A Hong-Kong based iron ore trader said Vale had stopped using Chinese iron ore carriers "about four months ago to get even with the Valemax ban by the Chinese government. Vale officials in Asia and at company headquarters in Rio de Janeiro were not immediately available for comment.

The miner's huge ships have been forced to take a more costly route to deliver iron ore to China due to Beijing's ban, opening up an iron ore transshipment hub in the Philippines' Subic Bay port in February.

At the Philippine port, Vale hires smaller cape size vessels from other ship owners via public tenders to transport the iron ore to China. Industry officials said Chinese companies, such as China Ocean Shipping Co (COSCO Group), have been excluded from participating in these tenders, industry officials said. "I hope this can be solved. All of them should look to the long term, not be emotional and should not take any actions that will violate the market principle," said Zhang Shouguo, secretary general of China Shipowners' Association. State-owned COSCO, hit hard by a severe downturn in the dry bulk freight market, has been the most vocal critic of Vale's huge ships. COSCO and others fear that the ships will be used by the miner to monopolize the lucrative iron ore trade between the two nations.

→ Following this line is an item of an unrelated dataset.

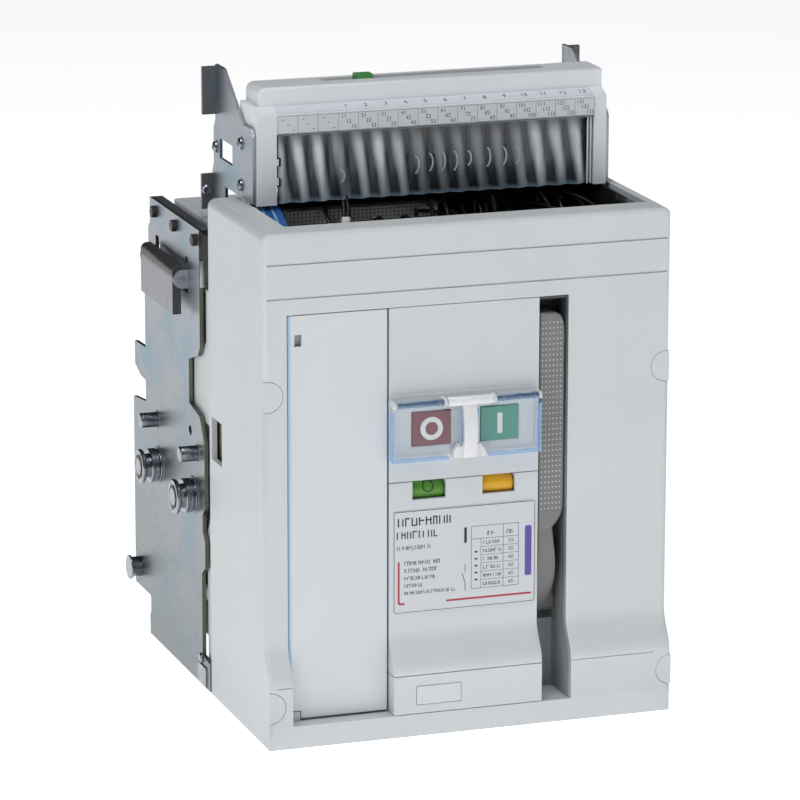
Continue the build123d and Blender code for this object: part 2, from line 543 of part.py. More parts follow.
# ---- main shaft and moving contacts --------------------------------------------------
LINE_ANGLE = -43.3  # from the main shaft down to the contact pivot, in degrees from +Y
DRIVE_FROM_MAIN, DRIVE_FROM_CONTACT = 45.2, 51.0
DRIVE_PIN = along(CONTACT_AXIS, 180 + LINE_ANGLE + DRIVE_ANGLE, DRIVE_FROM_CONTACT)
LEVER_ANGLE = LINE_ANGLE - DRIVE_ANGLE * DRIVE_FROM_CONTACT / DRIVE_FROM_MAIN
with BuildPart() as main_shaft:
    rod_x((-110, 110), MAIN_AXIS, MAIN_R)
    for pole_x in POLES:
        lever_x = (pole_x - 4.5, pole_x + 4.5)
        rod_x(lever_x, MAIN_AXIS, 14.0)
        across = 9.0  # half the width of the lever
        near = along(MAIN_AXIS, LEVER_ANGLE, 4)
        far = along(MAIN_AXIS, LEVER_ANGLE, DRIVE_FROM_MAIN + 8)
        up = radians(LEVER_ANGLE + 90)
        shift = (across * cos(up), across * sin(up))
        prism_x([(near[0] + shift[0], near[1] + shift[1]), (far[0] + shift[0], far[1] + shift[1]),
                 (far[0] - shift[0], far[1] - shift[1]), (near[0] - shift[0], near[1] - shift[1])], lever_x)
        # Fork slot for the drive pin.
        slot_in = along(MAIN_AXIS, LEVER_ANGLE, DRIVE_FROM_MAIN - 6)
        slot_out = along(MAIN_AXIS, LEVER_ANGLE, DRIVE_FROM_MAIN + 12)
        wide = (4.6 * cos(up), 4.6 * sin(up))
        prism_x([(slot_in[0] + wide[0], slot_in[1] + wide[1]), (slot_out[0] + wide[0], slot_out[1] + wide[1]),
                 (slot_out[0] - wide[0], slot_out[1] - wide[1]),
                 (slot_in[0] - wide[0], slot_in[1] - wide[1])], lever_x, Mode.SUBTRACT)
main_shaft.part.label = "main_shaft"
export_step(main_shaft.part, "parts/main_shaft.step")

# Open position: the arms lean 14 degrees forward of vertical.
UPRIGHT = 90 + 14.0
ARM_LENGTH = UPPER_BAR_Z + 8 - CONTACT_AXIS[1]
with BuildPart() as contact_carriers:
    for pole_x in POLES:
        for cheek in (-1, 1):
            cheek_x = mirrored(cheek, (19.0, 23.0))
            cheek_x = (pole_x + cheek_x[0], pole_x + cheek_x[1])
            prism_x([along(CONTACT_AXIS, 200, 13), along(CONTACT_AXIS, 146, DRIVE_FROM_CONTACT + 4),
                     along(CONTACT_AXIS, UPRIGHT + 4, 62), along(CONTACT_AXIS, UPRIGHT - 9, 60),
                     along(CONTACT_AXIS, 20, 13), along(CONTACT_AXIS, -70, 13)], cheek_x)
        rod_x((pole_x - 20, pole_x + 20), DRIVE_PIN, 4.0)
        rod_x((pole_x - 20, pole_x + 20), along(CONTACT_AXIS, UPRIGHT - 1, 55), 3.0)
        rod_x((pole_x - 30, pole_x + 30), CONTACT_AXIS, CONTACT_PIN_R + RUN, Mode.SUBTRACT)
contact_carriers.part.label = "contact_carriers"
export_step(contact_carriers.part, "parts/contact_carriers.step")

FINGERS = 4
with BuildPart() as contact_arms:
    for pole_x in POLES:
        for finger in range(FINGERS):
            middle = pole_x + (finger - (FINGERS - 1) / 2) * 8.6
            finger_x = (middle - 3.6, middle + 3.6)
            rod_x(finger_x, CONTACT_AXIS, 11.0)
            prism_x([along(CONTACT_AXIS, UPRIGHT + 60, 8), along(CONTACT_AXIS, UPRIGHT + 5, ARM_LENGTH),
                     along(CONTACT_AXIS, UPRIGHT - 2.5, ARM_LENGTH + 1),
                     along(CONTACT_AXIS, UPRIGHT - 60, 8)], finger_x)
            # Silver-alloy tip.
            tip_high, tip_low = ARM_LENGTH - 1, ARM_LENGTH - 14
            prism_x([along(CONTACT_AXIS, UPRIGHT - 1, tip_high), along(CONTACT_AXIS, UPRIGHT - 5, tip_high),
                     along(CONTACT_AXIS, UPRIGHT - 5.3, tip_low), along(CONTACT_AXIS, UPRIGHT, tip_low)],
                    finger_x)
        rod_x((pole_x - 30, pole_x + 30), along(CONTACT_AXIS, UPRIGHT - 1, 55), 3.0, Mode.SUBTRACT)
        rod_x((pole_x - 30, pole_x + 30), CONTACT_AXIS, CONTACT_PIN_R + RUN, Mode.SUBTRACT)
contact_arms.part.label = "contact_arms"
export_step(contact_arms.part, "parts/contact_arms.step")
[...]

The plunge in world shipping costs has been a boon for Vale and consumers and devastating for shipowners. Since October the Baltic Capesize Index, a benchmark for the cost of shipping used to move most of the world's iron ore fell by more than half to 1,618 points. According to the index, Cape size freight rates are now only 39 percent of the average for the last 12 years. While Vale doesn't own all the ships itself and plans to sell those it owns, it helped finance them by giving Valemax owners such as Berumuda-based Berge Bulk and Korea's STX Pan Ocean Co. exclusive, long-term ore shipment contracts.


Vale sells around 40 percent of its annual iron ore output of about 300 million tonnes to China and sees the ships as the best way to compete with its main Australian rivals, BHP Billiton and Rio Tinto.


Closer to China, BHP and Rio Tinto's Australian mines have a transportation cost advantage over Vale's more-distant Brazilian ore reserves. With as much as double or more of the capacity of many older Cape-size vessels, the Valemaxes are longer and wider than three soccer or U.S. football fields laid end to end. That size provides efficiency and economies of scale that narrow Vale's transportation cost gap with Australia.

China's ship owners allege that the costs outweigh the benefits. "Vale's ships are too big and are beyond Chinese ports' capability to handle safely," Zhang said. "They should alter those ships to below 350,000 deadweight tonnes and stop building those in the pipeline. "Zhang's calls for restraint may be complicated by the fact that most of the 35 ships Vale is building or helping finance are being built in Chinese shipyards, using Chinese steel and with help from Chinese-state-backed loans.


Vale has been unwavering in its plan to flood the world's shipping market with dry bulk capacity, after it was hit by sharp spikes in global shipping rates in 2007 and 2008. At least seven of these vessels have been delivered and are in service. Vale's preferred shares, the company's most-traded class of stock, rose 0.59 percent 39.45 reais in trading in Sao Paulo. The BM&FBovespa index of the most-traded stocks on the Sao Paulo exchange rose 0.52 percent.